Some limitations of the current study are worth mentioning. Firstly, the sample of this study consisted of undergraduate clinical psychology trainees. However, in many countries, training in clinical psychology is only permitted at postgraduate level, which might complicate the generalizability of the current findings. Accordingly, further studies might replicate the results presented with clinical psychology trainees at a postgraduate level. Secondly, the fact that the sample of the current study was recruited from only one university can also hinder the generalizability of the results. Thirdly, only 63.8% (N = 367) of the sample who responded to the questionnaire package at T1 also responded at T2. However, there was no evidence that completers were different from non-completers according to the Bayesian t-tests conducted. Fourthly, this longitudinal study does not allow for attributions of causality because no independent variable was manipulated. However, note that longitudinal studies such as this can be the only way to explore the research question presented in this study because manipulating the independent variable (i.e., assigning participants to the semester with clinical psychology practice versus the control semester) is not possible and would be unethical. Lastly, the current study did not explore which psychological variables (e.g., coping styles, experiential avoidance, self-efficacy, repetitive negative thinking, etc.) might moderate and/or mediate the increase of emotional symptoms in clinical psychology trainees compared to the control cohort. In this sense, the study conducted in a similar sample of trainees by Dereix-Calonge, Ruiz, Cardona-Betancourt, and Flórez (in press) found that repetitive negative thinking (RNT) focused on the clinical practice longitudinally predicted the increase of emotional symptoms. However, this study did not recruit a control cohort. Accordingly, future studies might analyze the role of RNT focused on the clinical practice as a moderator and mediator of the differential increase in emotional symptoms observed in clinical psychology trainees compared with a control cohort.

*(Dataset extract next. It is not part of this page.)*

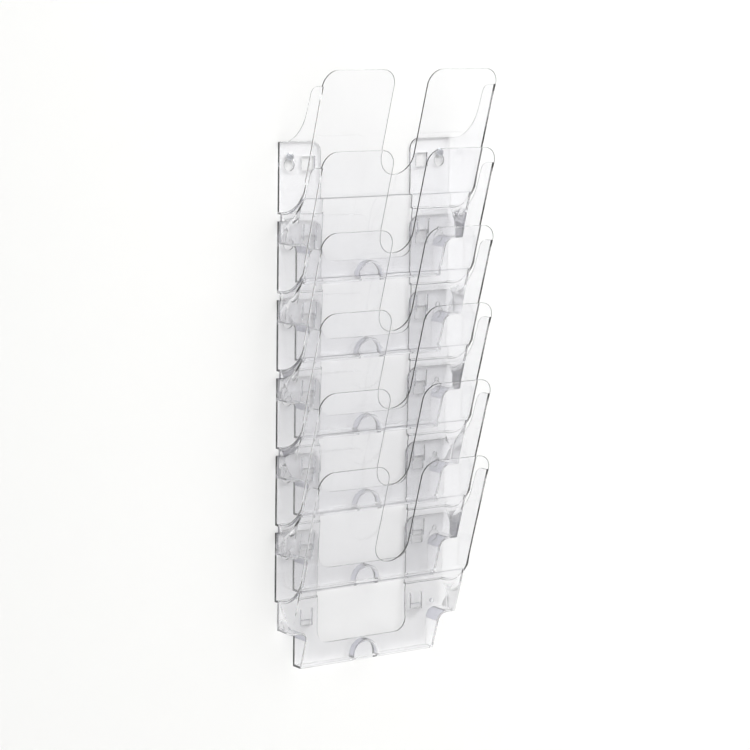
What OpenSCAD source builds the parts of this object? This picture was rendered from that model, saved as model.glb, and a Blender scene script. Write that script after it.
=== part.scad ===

The current study is the first one showing that novice clinical psychology trainees tend to experience an increase in emotional symptoms in the first months of clinical practice as compared with a control cohort. This indicates that training programs in clinical psychology should address the emotional difficulties and barriers in learning found by trainees in a more detailed way. According to Luciano, Ruiz, Gil-Luciano, and Ruiz-Sánchez (2016), this difficulty should be addressed in the process of the clinical supervision because it is the context in which the emotional barriers of a therapist usually emerge and can be identified. In this sense, the results of the current study call for developing models of clinical supervision that integrate a therapist's barriers as an essential part of the work.